⟨

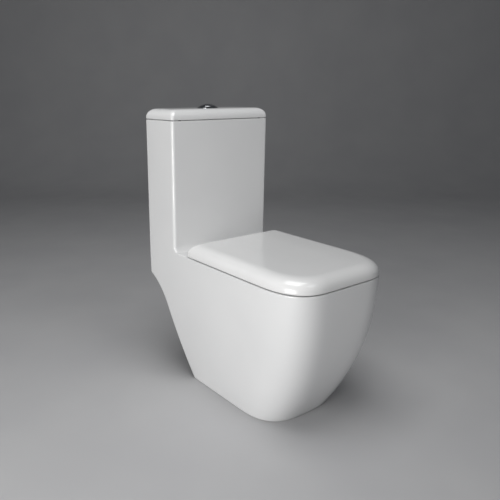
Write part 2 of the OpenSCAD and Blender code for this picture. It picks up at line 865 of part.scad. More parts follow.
module hinge_post(s) {
    x = s * hinge_x;
    difference() {
        union() {
            post(x, hinge_y, rim_z, rim_z + 2.6, 10.9);
            box(x - post_w / 2, hinge_y - 8, rim_z + 1, x + post_w / 2, hinge_y + 8, hinge_z);
            bar_x(x - post_w / 2, x + post_w / 2, hinge_y, hinge_z, post_r);
        }
        bar_x(x - post_w / 2 - over, x + post_w / 2 + over, hinge_y, hinge_z, pin_r + snug);
        post(x, hinge_y, rim_z - over, rim_z + 14, pin_r + snug);
    }
}

module hinge_post_left() {
    color(chrome) hinge_post(-1);
}

module hinge_post_right() {
    color(chrome) hinge_post(1);
}

module hinge_pins() {
    x0 = seat_ear_x - ear_w / 2 + 0.5;
    x1 = lid_ear_x + ear_w / 2 - 0.5;
    color(steel) {
        bar_x(x0, x1, hinge_y, hinge_z, pin_r);
        bar_x(-x1, -x0, hinge_y, hinge_z, pin_r);
    }
}

module hinge_bolts() {
    color(steel) for (s = [-1, 1]) post(s * hinge_x, hinge_y, deck_under - 35, rim_z + 13, pin_r);
}

module hinge_washers() {
    color(black_rubber) for (s = [-1, 1]) difference() {
        union() {
            post(s * hinge_x, hinge_y, deck_under - 5, deck_under, 13);
            post(s * hinge_x, hinge_y, deck_under - eps, deck_under + 8, hinge_hole_r - 0.3);
        }
        post(s * hinge_x, hinge_y, deck_under - 6, deck_under + 9, pin_r + snug);
    }
}

module hinge_wing_nuts() {
    color(grey_plastic) for (s = [-1, 1]) difference() {
        union() {
            post(s * hinge_x, hinge_y, deck_under - 17, deck_under - 5, 8.5);
            box(s * hinge_x - 16, hinge_y - 1.5, deck_under - 22, s * hinge_x + 16, hinge_y + 1.5, deck_under - 9);
        }
        post(s * hinge_x, hinge_y, deck_under - 23, deck_under - 4, pin_r + snug);
    }
}

ceramic_body();
cistern_lid();
cistern_lid_pads();
button_bezel();
button_nut();
full_flush_button();
half_flush_button();
full_push_rod();
half_push_rod();
full_button_spring();
half_button_spring();
flush_valve_body();
flush_valve_gasket();
flush_valve_nut();
overflow_tube();
seal_washer();
full_tappet();
half_tappet();
fill_valve_body();
fill_valve_washer();
fill_valve_nut();
fill_valve_head();
float_cup();
float_rod();
fill_valve_lever();
seat_lid();
lid_buffers();
lid_damper();
lid_sleeve();
seat_ring();
seat_buffers();
seat_damper();
seat_sleeve();
hinge_post_left();
hinge_post_right();
hinge_pins();
hinge_bolts();
hinge_washers();
hinge_wing_nuts();
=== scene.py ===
import json
import math

import bmesh
import bpy
from mathutils import Matrix, Vector


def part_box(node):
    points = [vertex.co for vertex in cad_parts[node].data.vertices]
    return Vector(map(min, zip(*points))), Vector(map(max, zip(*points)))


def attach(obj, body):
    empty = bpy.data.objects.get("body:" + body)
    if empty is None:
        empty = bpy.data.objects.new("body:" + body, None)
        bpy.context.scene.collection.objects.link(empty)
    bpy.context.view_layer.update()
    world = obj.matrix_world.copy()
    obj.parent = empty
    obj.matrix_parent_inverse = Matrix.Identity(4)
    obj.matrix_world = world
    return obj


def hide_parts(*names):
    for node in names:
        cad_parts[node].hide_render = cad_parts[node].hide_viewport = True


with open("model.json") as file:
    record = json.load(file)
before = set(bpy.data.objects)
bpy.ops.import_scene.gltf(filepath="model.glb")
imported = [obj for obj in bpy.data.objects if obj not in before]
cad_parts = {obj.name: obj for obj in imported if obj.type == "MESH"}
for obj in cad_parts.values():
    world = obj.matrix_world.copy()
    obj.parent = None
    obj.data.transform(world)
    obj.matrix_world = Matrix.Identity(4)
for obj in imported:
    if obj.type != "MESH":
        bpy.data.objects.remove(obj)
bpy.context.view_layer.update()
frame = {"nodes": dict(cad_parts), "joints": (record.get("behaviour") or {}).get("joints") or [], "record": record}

MM = 0.001


# ---------- sizes, from the frame ----------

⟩

**Exercise requirements**
Make an exact transcription of the lines from the line with "ceramic_body();" through the line with "before = set(bpy.data.objects)", inclusive, omitting all others.

**Answer to the problem**
ceramic_body();
cistern_lid();
cistern_lid_pads();
button_bezel();
button_nut();
full_flush_button();
half_flush_button();
full_push_rod();
half_push_rod();
full_button_spring();
half_button_spring();
flush_valve_body();
flush_valve_gasket();
flush_valve_nut();
overflow_tube();
seal_washer();
full_tappet();
half_tappet();
fill_valve_body();
fill_valve_washer();
fill_valve_nut();
fill_valve_head();
float_cup();
float_rod();
fill_valve_lever();
seat_lid();
lid_buffers();
lid_damper();
lid_sleeve();
seat_ring();
seat_buffers();
seat_damper();
seat_sleeve();
hinge_post_left();
hinge_post_right();
hinge_pins();
hinge_bolts();
hinge_washers();
hinge_wing_nuts();
=== scene.py ===
import json
import math

import bmesh
import bpy
from mathutils import Matrix, Vector


def part_box(node):
    points = [vertex.co for vertex in cad_parts[node].data.vertices]
    return Vector(map(min, zip(*points))), Vector(map(max, zip(*points)))


def attach(obj, body):
    empty = bpy.data.objects.get("body:" + body)
    if empty is None:
        empty = bpy.data.objects.new("body:" + body, None)
        bpy.context.scene.collection.objects.link(empty)
    bpy.context.view_layer.update()
    world = obj.matrix_world.copy()
    obj.parent = empty
    obj.matrix_parent_inverse = Matrix.Identity(4)
    obj.matrix_world = world
    return obj


def hide_parts(*names):
    for node in names:
        cad_parts[node].hide_render = cad_parts[node].hide_viewport = True


with open("model.json") as file:
    record = json.load(file)
before = set(bpy.data.objects)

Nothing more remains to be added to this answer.